Requirements: Every line of the material below must be repeated exactly.

Data:
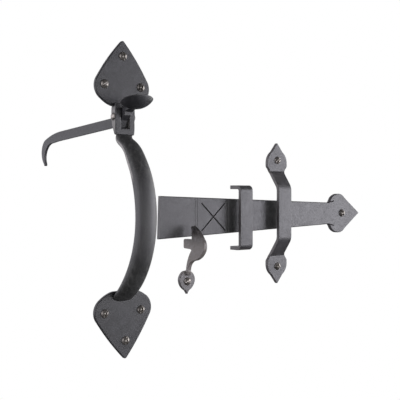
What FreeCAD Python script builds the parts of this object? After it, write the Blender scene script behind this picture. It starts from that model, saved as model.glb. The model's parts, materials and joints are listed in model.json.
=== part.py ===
import FreeCAD, Part
import math
import os

import Sketcher
from FreeCAD import Placement, Rotation, Vector

# Suffolk thumb latch set, in millimetres.
# The door face is the plane Y = 0: the hardware stands out of it towards -Y, +X runs
# along the latch bar and +Z is up. The origin is the middle of the handle.

doc = FreeCAD.newDocument("thumb_latch")
sheet = doc.addObject("Spreadsheet::Sheet", "dims")

DIMENSIONS = [
    # handle
    ("plate_thick", 3.0),
    ("handle_half", 114.2),
    ("lower_tip", 116.2),
    ("screw_side_x", 15.3),
    ("screw_side_z", 81.8),
    ("screw_tip_z", 103.1),
    ("plate_inner_z", 66.5),
    ("lower_plate_spread", 1.2),
    ("lower_plate_lean", 2.2),
    ("lower_tip_screw_x", 2.0),
    ("housing_width", 16.8),
    ("housing_depth", 6.0),
    ("housing_brow", 2.3),
    ("housing_back_lift", 3.4),
    ("housing_back_slope", 10.5),
    ("housing_foot_z", 46.0),
    ("slot_width", 7.0),
    ("slot_foot_z", 50.6),
    ("grip_radius", 72.2),
    ("grip_centre_y", 39.3),
    ("grip_centre_z", -12.6),
    ("grip_half_width", 8.0),
    ("grip_half_thick", 6.2),
    ("grip_top_width", 6.4),
    ("grip_top_thick", 2.6),
    ("grip_foot_width", 9.0),
    ("grip_foot_thick", 2.2),
    # thumb lever
    ("pivot_y", -3.0),
    ("pivot_z", 59.0),
    ("pin_radius", 2.0),
    ("pin_seat_radius", 2.05),
    ("lever_bore_radius", 2.07),
    ("pin_head_radius", 2.8),
    ("pin_head_height", 1.5),
    ("pin_head_gap", 0.05),
    ("lever_thick", 6.2),
    ("tail_thick", 2.2),
    ("lever_joint_y", -8.5),
    ("saucer_y", -21.2),
    ("saucer_z", 69.0),
    ("saucer_tilt", -20.7),
    ("saucer_lift", 10.95),
    ("saucer_width", 16.8),
    ("saucer_length", 13.6),
    ("saucer_height", 16.3),
    ("dish_share", 0.95),
    ("dish_height", 14.4),
    # latch bar
    ("bar_centre_z", -14.0),
    ("bar_gap", 0.5),
    ("bar_thick", 3.0),
    ("bar_end_x", 32.6),
    ("bar_end_half", 16.0),
    ("bar_end_skew", 1.2),
    ("bar_neck_x", 216.0),
    ("bar_neck_half", 9.8),
    ("bar_tip_x", 261.0),
    ("bar_lobe_half", 17.8),
    ("bar_pivot_x", 236.5),
    ("bar_bore_radius", 2.56),
    ("box_left_x", 67.5),
    ("box_right_x", 98.2),
    ("groove_depth", 0.5),
    ("groove_width", 1.5),
    ("cross_inset", 2.6),
    ("cross_half", 11.4),
    ("line_width", 0.7),
    ("line_half_gap", 1.1),
    # guide strap
    ("strap_x", 154.7),
    ("strap_centre_z", -13.0),
    ("strap_front", 12.6),
    ("strap_half_width", 7.4),
    ("strap_half_straight", 21.8),
    ("strap_half_bend", 35.4),
    ("strap_half_length", 60.0),
    ("strap_screw_half", 45.3),
    ("spade_half_width", 11.3),
    # staple
    ("staple_x", 110.6),
    ("staple_centre_z", -15.7),
    ("staple_width", 13.0),
    ("staple_front", 13.4),
    ("staple_half_height", 26.2),
    # keep
    ("keep_x", 58.4),
    ("keep_thick", 3.5),
    ("keep_ledge_z", -31.3),
    ("keep_screw_z", -64.2),
    # screws
    ("head_radius", 3.25),
    ("head_height", 2.3),
    ("slot_cut_width", 1.1),
    ("slot_cut_depth", 1.3),
    ("shoulder_radius", 2.25),
    ("screw_hole_radius", 2.45),
    ("thread_radius", 2.0),
    ("thread_length", 3.6),
    ("thread_point", 0.8),
    ("pivot_shoulder_radius", 2.5),
    ("pivot_head_radius", 3.45),
    ("pivot_head_gap", 0.3),
]

for row, (alias, value) in enumerate(DIMENSIONS, start=1):
    sheet.set(f"A{row}", alias)
    sheet.set(f"B{row}", str(value))
    sheet.setAlias(f"B{row}", alias)
doc.recompute()

EPS = 1e-3
NODES = []


def dim(alias):
    return float(getattr(sheet, alias))


def bind(obj, prop, formula):
    obj.setExpression(prop, formula)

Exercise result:
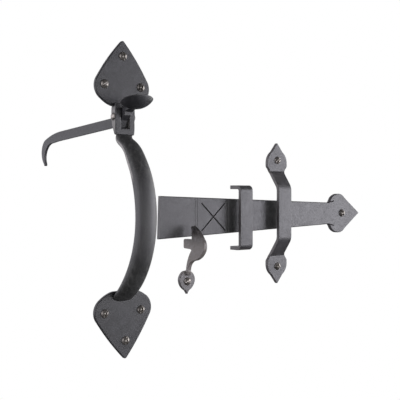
What FreeCAD Python script builds the parts of this object? After it, write the Blender scene script behind this picture. It starts from that model, saved as model.glb. The model's parts, materials and joints are listed in model.json.
=== part.py ===
import FreeCAD, Part
import math
import os

import Sketcher
from FreeCAD import Placement, Rotation, Vector

# Suffolk thumb latch set, in millimetres.
# The door face is the plane Y = 0: the hardware stands out of it towards -Y, +X runs
# along the latch bar and +Z is up. The origin is the middle of the handle.

doc = FreeCAD.newDocument("thumb_latch")
sheet = doc.addObject("Spreadsheet::Sheet", "dims")

DIMENSIONS = [
    # handle
    ("plate_thick", 3.0),
    ("handle_half", 114.2),
    ("lower_tip", 116.2),
    ("screw_side_x", 15.3),
    ("screw_side_z", 81.8),
    ("screw_tip_z", 103.1),
    ("plate_inner_z", 66.5),
    ("lower_plate_spread", 1.2),
    ("lower_plate_lean", 2.2),
    ("lower_tip_screw_x", 2.0),
    ("housing_width", 16.8),
    ("housing_depth", 6.0),
    ("housing_brow", 2.3),
    ("housing_back_lift", 3.4),
    ("housing_back_slope", 10.5),
    ("housing_foot_z", 46.0),
    ("slot_width", 7.0),
    ("slot_foot_z", 50.6),
    ("grip_radius", 72.2),
    ("grip_centre_y", 39.3),
    ("grip_centre_z", -12.6),
    ("grip_half_width", 8.0),
    ("grip_half_thick", 6.2),
    ("grip_top_width", 6.4),
    ("grip_top_thick", 2.6),
    ("grip_foot_width", 9.0),
    ("grip_foot_thick", 2.2),
    # thumb lever
    ("pivot_y", -3.0),
    ("pivot_z", 59.0),
    ("pin_radius", 2.0),
    ("pin_seat_radius", 2.05),
    ("lever_bore_radius", 2.07),
    ("pin_head_radius", 2.8),
    ("pin_head_height", 1.5),
    ("pin_head_gap", 0.05),
    ("lever_thick", 6.2),
    ("tail_thick", 2.2),
    ("lever_joint_y", -8.5),
    ("saucer_y", -21.2),
    ("saucer_z", 69.0),
    ("saucer_tilt", -20.7),
    ("saucer_lift", 10.95),
    ("saucer_width", 16.8),
    ("saucer_length", 13.6),
    ("saucer_height", 16.3),
    ("dish_share", 0.95),
    ("dish_height", 14.4),
    # latch bar
    ("bar_centre_z", -14.0),
    ("bar_gap", 0.5),
    ("bar_thick", 3.0),
    ("bar_end_x", 32.6),
    ("bar_end_half", 16.0),
    ("bar_end_skew", 1.2),
    ("bar_neck_x", 216.0),
    ("bar_neck_half", 9.8),
    ("bar_tip_x", 261.0),
    ("bar_lobe_half", 17.8),
    ("bar_pivot_x", 236.5),
    ("bar_bore_radius", 2.56),
    ("box_left_x", 67.5),
    ("box_right_x", 98.2),
    ("groove_depth", 0.5),
    ("groove_width", 1.5),
    ("cross_inset", 2.6),
    ("cross_half", 11.4),
    ("line_width", 0.7),
    ("line_half_gap", 1.1),
    # guide strap
    ("strap_x", 154.7),
    ("strap_centre_z", -13.0),
    ("strap_front", 12.6),
    ("strap_half_width", 7.4),
    ("strap_half_straight", 21.8),
    ("strap_half_bend", 35.4),
    ("strap_half_length", 60.0),
    ("strap_screw_half", 45.3),
    ("spade_half_width", 11.3),
    # staple
    ("staple_x", 110.6),
    ("staple_centre_z", -15.7),
    ("staple_width", 13.0),
    ("staple_front", 13.4),
    ("staple_half_height", 26.2),
    # keep
    ("keep_x", 58.4),
    ("keep_thick", 3.5),
    ("keep_ledge_z", -31.3),
    ("keep_screw_z", -64.2),
    # screws
    ("head_radius", 3.25),
    ("head_height", 2.3),
    ("slot_cut_width", 1.1),
    ("slot_cut_depth", 1.3),
    ("shoulder_radius", 2.25),
    ("screw_hole_radius", 2.45),
    ("thread_radius", 2.0),
    ("thread_length", 3.6),
    ("thread_point", 0.8),
    ("pivot_shoulder_radius", 2.5),
    ("pivot_head_radius", 3.45),
    ("pivot_head_gap", 0.3),
]

for row, (alias, value) in enumerate(DIMENSIONS, start=1):
    sheet.set(f"A{row}", alias)
    sheet.set(f"B{row}", str(value))
    sheet.setAlias(f"B{row}", alias)
doc.recompute()

EPS = 1e-3
NODES = []


def dim(alias):
    return float(getattr(sheet, alias))


def bind(obj, prop, formula):
    obj.setExpression(prop, formula)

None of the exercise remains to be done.